TASK OBJECTIVE: Lines that include the word "model" are the ones to copy.

SOURCE DATA:
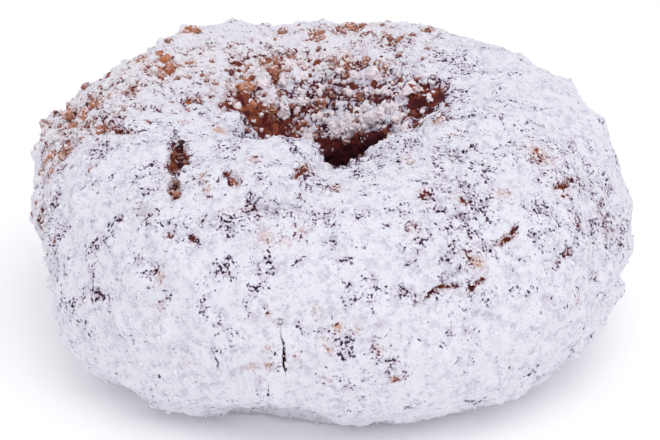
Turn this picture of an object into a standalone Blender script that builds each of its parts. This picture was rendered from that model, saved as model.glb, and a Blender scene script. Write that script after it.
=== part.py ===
"""A crumb doughnut: one ring of cake, rolled in crumbs and thick with powdered sugar.

Metres, +Z up. The origin is on the base plane, under the middle of the ring. Angles round the
ring run from +X towards +Y, and the side that shows best faces -Y. Angles round the tube, the
ring's own section, run from 0 at the outer side, through 90 on top, to 180 in the hole.
"""

import math
import random

import bmesh
import bpy
from mathutils import Euler, Matrix, Vector, noise
from mathutils.bvhtree import BVHTree

# Driving dimensions
OUTER_DIAMETER = 0.0814  # of the plain ring, which the crust's relief and its crumbs stand out of
HEIGHT = 0.0339
HOLE_DIAMETER = 0.0102  # at the waist, where the hole is narrowest
WAIST_HEIGHT = 0.0157  # of the widest and the narrowest level above the base
TUBE_DEPTH_BELOW = 0.0171  # waist to the round underside that the flat base cuts off
TUBE_SQUARENESS = 0.93  # 1 is an ellipse, less is nearer to a box

RING_RADIUS = (OUTER_DIAMETER + HOLE_DIAMETER) / 4
TUBE_HALF_WIDTH = (OUTER_DIAMETER - HOLE_DIAMETER) / 4
TUBE_HEIGHT_ABOVE = HEIGHT - WAIST_HEIGHT

# The ring is uneven: (waves round the ring, share of the size, degrees at a high point)
GIRTH_WAVES = ((1, 0.004, 51.0), (4, 0.023, 52.0), (5, 0.016, 20.0))
CROWN_WAVES = ((1, 0.009, 172.0), (2, 0.014, 84.0), (3, 0.015, 22.0), (7, 0.008, 40.0))
UNDERSIDE_WAVES = ((1, 0.010, 142.0), (2, 0.016, 18.0), (3, 0.016, 91.0), (4, 0.020, 31.0))

# Swellings and hollows of the soft dough: (degrees round the ring, degrees round the tube,
# half width, height)
SWELLINGS = (
    (9.0, 12.0, 0.0055, -0.0019),
    (25.0, 31.0, 0.0035, 0.0006),
    (44.0, 49.0, 0.0035, -0.0018),
    (66.0, 63.0, 0.0050, 0.0008),
    (86.0, 69.0, 0.0040, -0.0005),
    (103.0, 68.0, 0.0050, -0.0006),
    (116.0, 62.0, 0.0040, 0.0014),
    (129.0, 57.0, 0.0040, 0.0005),
    (146.0, 42.0, 0.0050, -0.0021),
    (167.0, 21.0, 0.0045, 0.0020),
    (183.0, -4.0, 0.0050, -0.0010),
    (196.0, -12.0, 0.0060, -0.0022),
    (214.0, -30.0, 0.0065, 0.0016),
    (233.0, -44.0, 0.0050, 0.0014),
    (259.0, -56.0, 0.0065, -0.0030),
    (281.0, -56.0, 0.0045, 0.0004),
    (309.0, -42.0, 0.0050, 0.0009),
    (333.0, -23.0, 0.0045, 0.0010),
)

# Grooves that run from the top into the hole, as a dropped ring gets where its dough parted:
# (degrees round the ring, half width in degrees, depth)
HOLE_GROOVES = (
    (271.5, 13.0, 0.0046),
    (315.0, 15.0, 0.0015),
    (8.0, 16.0, 0.0024),
    (75.0, 20.0, 0.0016),
    (176.0, 15.0, 0.0020),
)
GROOVE_TUBE_ANGLE = 128.0  # where a groove is deepest
GROOVE_TUBE_SPREAD = 42.0

# Relief of the crumbed crust: broad swellings, and crags of crumb with clefts between them
LUMP_PITCH, LUMP_DEPTH = 0.0150, 0.0007
LUMP_SHIFT = Vector((3.1, 7.7, 1.9))
CRAG_PITCH, CRAG_DEPTH = 0.0062, 0.0014
CRAG_STEEPNESS = 1.7
CRAG_MEAN = 0.62

# Meshing
RING_SEGMENTS, TUBE_SEGMENTS = 120, 60
FACET_SIZE = 0.00254
BASE_SNAP = 0.0006  # what lies this low is pressed onto the flat base

# Crumbs that stand out of the coat
CRUMB_SEED = 11
CRUMB_DRAWS = 2600
CRUMB_SIZES = (0.0044, 0.0036, 0.0029)  # across, the largest placed first
CRUMBS_OF_A_SIZE = (22, 40, 58)
CRUMB_GAP = 1.25  # least distance between middles, in crumb sizes
CRUMB_SUNK = 0.20  # how far a crumb's middle lies under the crust, as a share of its size
CRUMB_JITTER = 0.11
CRUMB_FLATNESS = 0.84
CRUMB_LOWEST = 0.0060  # above the base
# The ones that stand out most: (degrees round the ring, degrees round the tube, size)
PROUD_CRUMBS = (
    (165.0, 28.0, 0.0046),
    (171.0, 18.0, 0.0040),
    (175.0, 8.0, 0.0034),
    (152.0, 46.0, 0.0034),
    (129.0, 58.0, 0.0042),
    (116.0, 62.0, 0.0036),
    (98.0, 66.0, 0.0034),
    (85.0, 70.0, 0.0036),
)

CRUST_COLOUR = (0.78, 0.77, 0.84, 1.0)  # powdered sugar over brown cake
CRUST_ROUGHNESS = 0.9


def clear_scene():
    for old in list(bpy.data.objects):
        bpy.data.objects.remove(old, do_unlink=True)


def waves(table, angle):
    """How much the size at this angle differs from the mean, as a share of it."""
    return sum(share * math.cos(count * (angle - math.radians(peak))) for count, share, peak in table)


def bell(offset_degrees, half_width):
    """1 at an offset of nothing, falling smoothly to almost 0 at two half widths."""
    turned = (offset_degrees + 180.0) % 360.0 - 180.0
    return math.exp(-((turned / half_width) ** 2))


def squared(share):
    """A sine or cosine, swelled so that the section is a little nearer to a box."""
    return math.copysign(abs(share) ** TUBE_SQUARENESS, share)


def groove_depth(around, tube):
    """How far a groove of the hole pushes the crust in at this place."""
    across = bell(math.degrees(tube) - GROOVE_TUBE_ANGLE, GROOVE_TUBE_SPREAD)
    return across * sum(depth * bell(math.degrees(around) - at, half) for at, half, depth in HOLE_GROOVES)


def ring_point(around, tube):
    """The plain, uneven ring's surface at these two angles."""
    girth = 1.0 + waves(GIRTH_WAVES, around)
    crown = 1.0 + waves(CROWN_WAVES, around)
    underside = 1.0 + waves(UNDERSIDE_WAVES, around)
    sunk = groove_depth(around, tube)
    half_width = TUBE_HALF_WIDTH * (girth if math.cos(tube) > 0 else 1.0)
    across, up = squared(math.cos(tube)), squared(math.sin(tube))
    tube_height = TUBE_HEIGHT_ABOVE * crown if up > 0 else TUBE_DEPTH_BELOW * underside
    radius = RING_RADIUS + (half_width - sunk) * across
    height = WAIST_HEIGHT + (tube_height - sunk) * up
    return Vector((radius * math.cos(around), radius * math.sin(around), max(height, 0.0)))


def crag(point):
    """From 0 in the clefts between two crumbs to about 1 on top of one."""
    near, after = noise.voronoi(point / CRAG_PITCH)[0][:2]
    return min(1.0, CRAG_STEEPNESS * (after - near))


def swelling(point, centres):
    """How far the dough swells, or sinks, at this point."""
    return sum(
        height * math.exp(-(((point - centre).length / half_width) ** 2))
        for centre, half_width, height in centres
    )


def relief(point, centres):
    """How far the crumbed crust stands proud of the plain ring."""
    lump = LUMP_DEPTH * noise.noise(point / LUMP_PITCH + LUMP_SHIFT)
    return lump + CRAG_DEPTH * (crag(point) - CRAG_MEAN) + swelling(point, centres)


def make_ring(collection):
    """The cake ring: a torus shaped to the uneven section, in even facets, with its relief."""
    bpy.ops.mesh.primitive_torus_add(
        major_segments=RING_SEGMENTS,
        minor_segments=TUBE_SEGMENTS,
        major_radius=RING_RADIUS,
        minor_radius=TUBE_HALF_WIDTH,
    )
    ring = bpy.context.object
    for owner in list(ring.users_collection):
        owner.objects.unlink(ring)
    collection.objects.link(ring)
    ring.name = ring.data.name = "crumb_doughnut"
    for vertex in ring.data.vertices:
        x, y, z = vertex.co
        around = math.atan2(y, x)
        vertex.co = ring_point(around, math.atan2(z, math.hypot(x, y) - RING_RADIUS))

    facets = ring.modifiers.new("facets", "REMESH")
    facets.mode = "VOXEL"
    facets.voxel_size = FACET_SIZE
    ring.data = applied(ring)

    centres = [
        (ring_point(math.radians(around), math.radians(tube)), half_width, height)
        for around, tube, half_width, height in SWELLINGS
    ]
    ring.data.update()
    moved = [vertex.co + vertex.normal * relief(vertex.co, centres) for vertex in ring.data.vertices]
    for vertex, place in zip(ring.data.vertices, moved):
        low = vertex.co.z < BASE_SNAP
        vertex.co = Vector((place.x, place.y, 0.0 if low else max(place.z, BASE_SNAP)))
    return ring


def applied(thing):
    """A plain mesh of the object with its modifiers, which are then taken off it."""
    bpy.context.view_layer.update()
    graph = bpy.context.evaluated_depsgraph_get()
    mesh = bpy.data.meshes.new_from_object(thing.evaluated_get(graph))
    mesh.name = thing.name
    thing.modifiers.clear()
    return mesh


def make_crumb(name, collection, draw, place, outward, size):
    """One broken crumb: a jittered, slightly flattened 20-sided lump, sunk a little in the crust."""
    shape = bmesh.new()
    bmesh.ops.create_icosphere(shape, subdivisions=1, radius=size / 2)
    for vertex in shape.verts:
        vertex.co *= 1.0 + draw.uniform(-CRUMB_JITTER, CRUMB_JITTER)
        vertex.co.z *= CRUMB_FLATNESS
    mesh = bpy.data.meshes.new(name)
    shape.to_mesh(mesh)
    shape.free()
    turn = Euler([draw.uniform(0.0, math.tau) for _ in range(3)]).to_matrix().to_4x4()
    crumb = bpy.data.objects.new(name, mesh)
    crumb.matrix_world = Matrix.Translation(place - outward * size * CRUMB_SUNK) @ turn
    collection.objects.link(crumb)


def fuse_crumbs(ring):
    """Spreads crumbs over the coat, the largest first and none too near another, and joins them on."""
    bpy.context.view_layer.update()
    tree = BVHTree.FromObject(ring, bpy.context.evaluated_depsgraph_get())
    loose = bpy.data.collections.new("loose_crumbs")
    bpy.context.scene.collection.children.link(loose)
    draw = random.Random(CRUMB_SEED)
    placed = []

    def place_crumb(around, tube, size):
        guide = ring_point(math.radians(around), math.radians(tube))
        place, outward, _, _ = tree.find_nearest(guide)
        crowded = any((place - other).length < CRUMB_GAP * (size + its) / 2 for other, its in placed)
        if crowded or place.z < CRUMB_LOWEST:
            return False
        make_crumb(f"crumb_{len(placed):03d}", loose, draw, place, outward, size)
        placed.append((place, size))
        return True

    for around, tube, size in PROUD_CRUMBS:
        place_crumb(around, tube, size)
    for size, wanted in zip(CRUMB_SIZES, CRUMBS_OF_A_SIZE):
        made = 0
        for _ in range(CRUMB_DRAWS):
            around, tube = draw.uniform(0.0, 360.0), draw.uniform(-35.0, 200.0)
            area = (RING_RADIUS + TUBE_HALF_WIDTH * math.cos(math.radians(tube))) / (OUTER_DIAMETER / 2)
            if made < wanted and draw.random() < area:
                made += place_crumb(around, tube, size)

    union = ring.modifiers.new("crumbs", "BOOLEAN")
    union.operation = "UNION"
    union.operand_type = "COLLECTION"
    union.collection = loose
    union.solver = "MANIFOLD"
    ring.data = applied(ring)
    for crumb in list(loose.objects):
        bpy.data.objects.remove(crumb, do_unlink=True)
    bpy.data.collections.remove(loose)


def centre_over_origin(ring):
    """Slides the ring along its base plane until the middle of its box is over the origin."""
    low = [min(vertex.co[axis] for vertex in ring.data.vertices) for axis in range(2)]
    high = [max(vertex.co[axis] for vertex in ring.data.vertices) for axis in range(2)]
    ring.data.transform(Matrix.Translation((-(low[0] + high[0]) / 2, -(low[1] + high[1]) / 2, 0.0)))


def make_crust():
    """Matt powdered sugar, a little blue beside the brown cake."""
    crust = bpy.data.materials.new("sugared_crust")
    crust.use_nodes = True
    surface = crust.node_tree.nodes["Principled BSDF"]
    surface.inputs["Base Color"].default_value = CRUST_COLOUR
    surface.inputs["Roughness"].default_value = CRUST_ROUGHNESS
    surface.inputs["Metallic"].default_value = 0.0
    return crust


def main():
    clear_scene()
    doughnut = bpy.data.collections.new("crumb_doughnut")
    bpy.context.scene.collection.children.link(doughnut)
    ring = make_ring(doughnut)
    fuse_crumbs(ring)
    centre_over_origin(ring)
    ring.data.materials.clear()
    ring.data.materials.append(make_crust())


main()
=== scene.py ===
import math

import bmesh
import bpy
import numpy as np
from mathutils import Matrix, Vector, noise
from mathutils.bvhtree import BVHTree


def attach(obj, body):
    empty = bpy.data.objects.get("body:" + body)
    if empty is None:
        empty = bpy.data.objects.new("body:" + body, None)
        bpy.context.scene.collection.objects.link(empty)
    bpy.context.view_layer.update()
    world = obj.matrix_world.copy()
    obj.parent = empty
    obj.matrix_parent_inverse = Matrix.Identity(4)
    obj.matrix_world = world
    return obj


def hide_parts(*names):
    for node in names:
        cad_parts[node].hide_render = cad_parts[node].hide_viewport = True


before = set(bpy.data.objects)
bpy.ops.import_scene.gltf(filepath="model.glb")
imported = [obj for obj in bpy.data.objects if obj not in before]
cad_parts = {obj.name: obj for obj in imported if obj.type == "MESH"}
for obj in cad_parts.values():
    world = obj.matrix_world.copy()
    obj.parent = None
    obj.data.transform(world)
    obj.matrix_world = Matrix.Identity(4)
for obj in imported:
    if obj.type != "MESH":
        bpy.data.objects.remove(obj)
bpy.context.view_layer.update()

# ---------------------------------------------------------------------------------------------
# The cake ring
# A ring of cake dough, dropped in hot fat until its crust is brown and craggy, rolled in cake
# crumbs and then buried in powdered sugar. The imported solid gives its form. Here the crumb coat
# is pressed into it, fine and shallow where the sugar is thick, deep and open where it is thin.

MM = 0.001
RING_RADIUS = 22.9 * MM  # to the middle of the tube
TUBE_WIDTH = 17.8 * MM
TUBE_HEIGHT = 18.0 * MM
WAIST_HEIGHT = 15.7 * MM
CORNER_GAP = 0.002 * MM
SKIN_FACET = 0.44 * MM
SKIN_SMOOTHING = 6
SKIN_TRIANGLES = 190000

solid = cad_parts["crumb_doughnut"]


def merged_copy(source, name):
    """A new object with the source's mesh, its loose triangles joined at their corners."""
    mesh = source.data.copy()
    shape = bmesh.new()
    shape.from_mesh(mesh)
    bmesh.ops.remove_doubles(shape, verts=shape.verts, dist=CORNER_GAP)
    shape.to_mesh(mesh)
    shape.free()
    mesh.materials.clear()
    mesh.name = name
    thing = bpy.data.objects.new(name, mesh)
    bpy.context.scene.collection.objects.link(thing)
    return thing


def make_plain(thing):
    """Replaces the object's mesh by what its modifiers make of it, and takes them off."""
    bpy.context.view_layer.update()
    graph = bpy.context.evaluated_depsgraph_get()
    mesh = bpy.data.meshes.new_from_object(thing.evaluated_get(graph))
    thing.modifiers.clear()
    mesh.name = thing.name
    thing.data = mesh


ring = merged_copy(solid, "sugared_ring")
skin = ring.modifiers.new("skin", "REMESH")
skin.mode = "VOXEL"
skin.voxel_size = SKIN_FACET
soften = ring.modifiers.new("soften", "SMOOTH")
soften.factor = 0.5
soften.iterations = SKIN_SMOOTHING
make_plain(ring)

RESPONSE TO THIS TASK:
Turn this picture of an object into a standalone Blender script that builds each of its parts. This picture was rendered from that model, saved as model.glb, and a Blender scene script. Write that script after it.
bpy.ops.import_scene.gltf(filepath="model.glb")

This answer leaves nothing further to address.